### Dataset excerpts
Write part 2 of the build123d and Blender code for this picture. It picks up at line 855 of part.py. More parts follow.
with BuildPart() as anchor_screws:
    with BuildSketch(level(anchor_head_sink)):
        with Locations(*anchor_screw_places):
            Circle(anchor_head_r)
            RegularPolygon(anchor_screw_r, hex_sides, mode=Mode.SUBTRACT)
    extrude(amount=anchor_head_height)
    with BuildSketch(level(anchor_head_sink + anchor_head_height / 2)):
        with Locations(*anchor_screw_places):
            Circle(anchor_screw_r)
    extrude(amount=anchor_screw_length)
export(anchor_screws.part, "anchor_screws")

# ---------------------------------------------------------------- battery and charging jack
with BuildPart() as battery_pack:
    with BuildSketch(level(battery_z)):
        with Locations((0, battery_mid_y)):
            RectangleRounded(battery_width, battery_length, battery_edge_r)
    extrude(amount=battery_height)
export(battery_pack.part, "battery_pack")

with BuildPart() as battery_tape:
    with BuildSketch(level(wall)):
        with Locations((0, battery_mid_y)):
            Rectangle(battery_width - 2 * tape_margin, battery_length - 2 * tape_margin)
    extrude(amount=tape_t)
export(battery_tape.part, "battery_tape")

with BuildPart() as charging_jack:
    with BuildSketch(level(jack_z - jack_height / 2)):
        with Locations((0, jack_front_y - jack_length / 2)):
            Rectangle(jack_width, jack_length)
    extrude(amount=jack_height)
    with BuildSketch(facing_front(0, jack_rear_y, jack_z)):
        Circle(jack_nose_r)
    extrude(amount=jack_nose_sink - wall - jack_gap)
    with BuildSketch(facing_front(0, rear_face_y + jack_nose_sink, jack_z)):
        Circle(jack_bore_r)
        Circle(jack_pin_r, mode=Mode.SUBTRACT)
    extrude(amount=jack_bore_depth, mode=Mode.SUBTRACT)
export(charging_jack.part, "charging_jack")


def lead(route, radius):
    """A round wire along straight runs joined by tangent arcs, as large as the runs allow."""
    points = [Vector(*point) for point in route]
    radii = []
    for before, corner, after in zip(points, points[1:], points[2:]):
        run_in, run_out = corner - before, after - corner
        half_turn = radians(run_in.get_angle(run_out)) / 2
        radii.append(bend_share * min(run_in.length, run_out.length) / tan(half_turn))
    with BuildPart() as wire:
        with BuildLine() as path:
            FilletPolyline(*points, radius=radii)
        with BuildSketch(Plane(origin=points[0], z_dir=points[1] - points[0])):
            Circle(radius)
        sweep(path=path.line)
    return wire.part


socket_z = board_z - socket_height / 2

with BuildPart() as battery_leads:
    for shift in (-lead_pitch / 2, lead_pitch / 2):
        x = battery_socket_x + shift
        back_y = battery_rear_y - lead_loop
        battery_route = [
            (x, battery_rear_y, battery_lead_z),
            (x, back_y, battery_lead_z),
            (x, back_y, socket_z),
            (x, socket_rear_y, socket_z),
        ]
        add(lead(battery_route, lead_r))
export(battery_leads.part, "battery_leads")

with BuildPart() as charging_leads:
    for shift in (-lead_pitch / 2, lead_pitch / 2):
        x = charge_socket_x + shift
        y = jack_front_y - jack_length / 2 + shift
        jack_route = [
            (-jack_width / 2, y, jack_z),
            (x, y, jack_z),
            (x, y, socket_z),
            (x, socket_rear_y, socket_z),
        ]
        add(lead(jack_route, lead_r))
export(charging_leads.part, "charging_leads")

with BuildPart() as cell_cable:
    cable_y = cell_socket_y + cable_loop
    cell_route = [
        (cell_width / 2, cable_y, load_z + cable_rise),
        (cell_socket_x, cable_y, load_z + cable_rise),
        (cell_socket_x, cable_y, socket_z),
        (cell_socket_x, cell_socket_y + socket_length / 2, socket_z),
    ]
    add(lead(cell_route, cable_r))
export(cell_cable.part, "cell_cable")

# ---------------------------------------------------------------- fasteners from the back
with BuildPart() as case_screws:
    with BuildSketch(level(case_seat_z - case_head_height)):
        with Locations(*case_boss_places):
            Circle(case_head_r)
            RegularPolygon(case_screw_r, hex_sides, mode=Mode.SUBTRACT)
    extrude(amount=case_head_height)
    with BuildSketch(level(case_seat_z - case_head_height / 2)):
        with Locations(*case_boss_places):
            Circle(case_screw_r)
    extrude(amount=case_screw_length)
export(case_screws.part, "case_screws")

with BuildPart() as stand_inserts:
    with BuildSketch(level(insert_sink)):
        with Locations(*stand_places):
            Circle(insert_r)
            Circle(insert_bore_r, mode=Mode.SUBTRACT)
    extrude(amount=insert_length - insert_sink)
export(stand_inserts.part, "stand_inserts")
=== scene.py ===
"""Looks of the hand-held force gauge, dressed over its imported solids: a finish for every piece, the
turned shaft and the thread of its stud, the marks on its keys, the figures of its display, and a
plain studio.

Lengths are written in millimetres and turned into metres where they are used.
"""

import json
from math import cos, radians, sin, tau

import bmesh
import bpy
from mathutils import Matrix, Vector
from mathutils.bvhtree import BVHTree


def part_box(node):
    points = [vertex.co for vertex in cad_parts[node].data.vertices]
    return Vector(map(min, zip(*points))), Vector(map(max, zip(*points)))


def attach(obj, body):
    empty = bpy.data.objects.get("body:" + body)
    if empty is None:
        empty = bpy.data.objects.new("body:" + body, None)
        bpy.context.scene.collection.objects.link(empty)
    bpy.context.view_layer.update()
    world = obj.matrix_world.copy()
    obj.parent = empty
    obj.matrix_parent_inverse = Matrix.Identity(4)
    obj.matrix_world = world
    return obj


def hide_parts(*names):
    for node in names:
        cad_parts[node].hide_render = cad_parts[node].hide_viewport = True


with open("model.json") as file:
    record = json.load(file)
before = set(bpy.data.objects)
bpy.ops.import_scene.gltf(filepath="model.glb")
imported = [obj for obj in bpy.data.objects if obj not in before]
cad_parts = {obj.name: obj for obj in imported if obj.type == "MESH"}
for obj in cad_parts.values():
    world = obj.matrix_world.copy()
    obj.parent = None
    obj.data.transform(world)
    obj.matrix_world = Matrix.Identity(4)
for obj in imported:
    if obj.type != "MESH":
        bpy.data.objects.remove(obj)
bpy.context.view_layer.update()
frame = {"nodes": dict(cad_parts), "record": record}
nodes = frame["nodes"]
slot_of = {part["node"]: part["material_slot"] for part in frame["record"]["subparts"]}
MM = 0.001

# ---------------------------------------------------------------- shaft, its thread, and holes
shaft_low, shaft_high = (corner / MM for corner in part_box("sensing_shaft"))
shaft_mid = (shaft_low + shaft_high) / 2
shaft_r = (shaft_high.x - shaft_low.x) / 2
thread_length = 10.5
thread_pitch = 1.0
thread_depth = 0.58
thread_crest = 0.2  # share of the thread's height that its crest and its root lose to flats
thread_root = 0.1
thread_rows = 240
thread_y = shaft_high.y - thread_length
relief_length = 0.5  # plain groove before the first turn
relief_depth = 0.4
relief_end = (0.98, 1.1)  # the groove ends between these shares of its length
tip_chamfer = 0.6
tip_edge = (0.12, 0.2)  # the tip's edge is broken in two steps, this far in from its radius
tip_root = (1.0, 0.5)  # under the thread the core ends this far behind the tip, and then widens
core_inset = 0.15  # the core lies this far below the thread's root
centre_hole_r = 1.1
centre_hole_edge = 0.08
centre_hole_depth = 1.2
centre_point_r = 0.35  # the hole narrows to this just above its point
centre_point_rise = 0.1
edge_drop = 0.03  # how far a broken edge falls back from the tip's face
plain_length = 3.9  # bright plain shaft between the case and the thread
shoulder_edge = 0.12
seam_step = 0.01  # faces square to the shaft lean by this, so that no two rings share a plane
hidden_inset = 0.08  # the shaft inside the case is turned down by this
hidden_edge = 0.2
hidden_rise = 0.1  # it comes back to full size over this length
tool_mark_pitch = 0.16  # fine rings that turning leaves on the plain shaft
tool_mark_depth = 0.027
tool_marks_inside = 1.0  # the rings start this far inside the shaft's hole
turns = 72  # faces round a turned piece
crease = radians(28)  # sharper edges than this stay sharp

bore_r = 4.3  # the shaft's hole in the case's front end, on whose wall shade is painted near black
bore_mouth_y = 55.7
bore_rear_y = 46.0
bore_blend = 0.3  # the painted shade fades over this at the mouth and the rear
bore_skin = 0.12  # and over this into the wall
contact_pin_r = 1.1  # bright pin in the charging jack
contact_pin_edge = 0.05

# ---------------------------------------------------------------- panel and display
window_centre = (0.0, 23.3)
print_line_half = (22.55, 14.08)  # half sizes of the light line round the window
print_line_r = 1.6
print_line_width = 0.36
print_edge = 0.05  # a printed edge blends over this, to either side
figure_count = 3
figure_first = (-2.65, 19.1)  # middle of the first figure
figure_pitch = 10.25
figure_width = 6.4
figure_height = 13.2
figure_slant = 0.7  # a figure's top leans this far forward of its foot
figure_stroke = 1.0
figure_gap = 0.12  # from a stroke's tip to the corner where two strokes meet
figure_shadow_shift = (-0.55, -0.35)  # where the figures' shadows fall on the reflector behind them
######
### Dataset excerpts
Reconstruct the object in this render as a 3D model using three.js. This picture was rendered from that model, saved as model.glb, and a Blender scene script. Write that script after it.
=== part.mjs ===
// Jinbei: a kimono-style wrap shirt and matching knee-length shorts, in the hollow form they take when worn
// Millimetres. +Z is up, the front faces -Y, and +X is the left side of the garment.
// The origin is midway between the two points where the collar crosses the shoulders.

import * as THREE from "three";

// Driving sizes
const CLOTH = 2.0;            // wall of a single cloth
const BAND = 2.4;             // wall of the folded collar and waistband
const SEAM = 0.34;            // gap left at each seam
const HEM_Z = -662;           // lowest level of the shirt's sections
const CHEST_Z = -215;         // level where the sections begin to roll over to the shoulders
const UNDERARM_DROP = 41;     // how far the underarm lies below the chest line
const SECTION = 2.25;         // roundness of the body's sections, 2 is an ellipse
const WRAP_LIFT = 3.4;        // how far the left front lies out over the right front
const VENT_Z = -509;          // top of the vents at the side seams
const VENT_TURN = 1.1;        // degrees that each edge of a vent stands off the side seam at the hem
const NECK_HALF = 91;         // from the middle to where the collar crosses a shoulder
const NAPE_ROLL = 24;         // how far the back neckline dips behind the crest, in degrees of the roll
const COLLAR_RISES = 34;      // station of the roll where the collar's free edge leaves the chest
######
Task brief
Give back, word for word, each line from the one containing "Circle(insert_bore_r, mode=Mode.SUBTRACT)" down to the one containing "if empty is", including those two lines.

Answer for the task
            Circle(insert_bore_r, mode=Mode.SUBTRACT)
    extrude(amount=insert_length - insert_sink)
export(stand_inserts.part, "stand_inserts")
=== scene.py ===
"""Looks of the hand-held force gauge, dressed over its imported solids: a finish for every piece, the
turned shaft and the thread of its stud, the marks on its keys, the figures of its display, and a
plain studio.

Lengths are written in millimetres and turned into metres where they are used.
"""

import json
from math import cos, radians, sin, tau

import bmesh
import bpy
from mathutils import Matrix, Vector
from mathutils.bvhtree import BVHTree


def part_box(node):
    points = [vertex.co for vertex in cad_parts[node].data.vertices]
    return Vector(map(min, zip(*points))), Vector(map(max, zip(*points)))


def attach(obj, body):
    empty = bpy.data.objects.get("body:" + body)
    if empty is None:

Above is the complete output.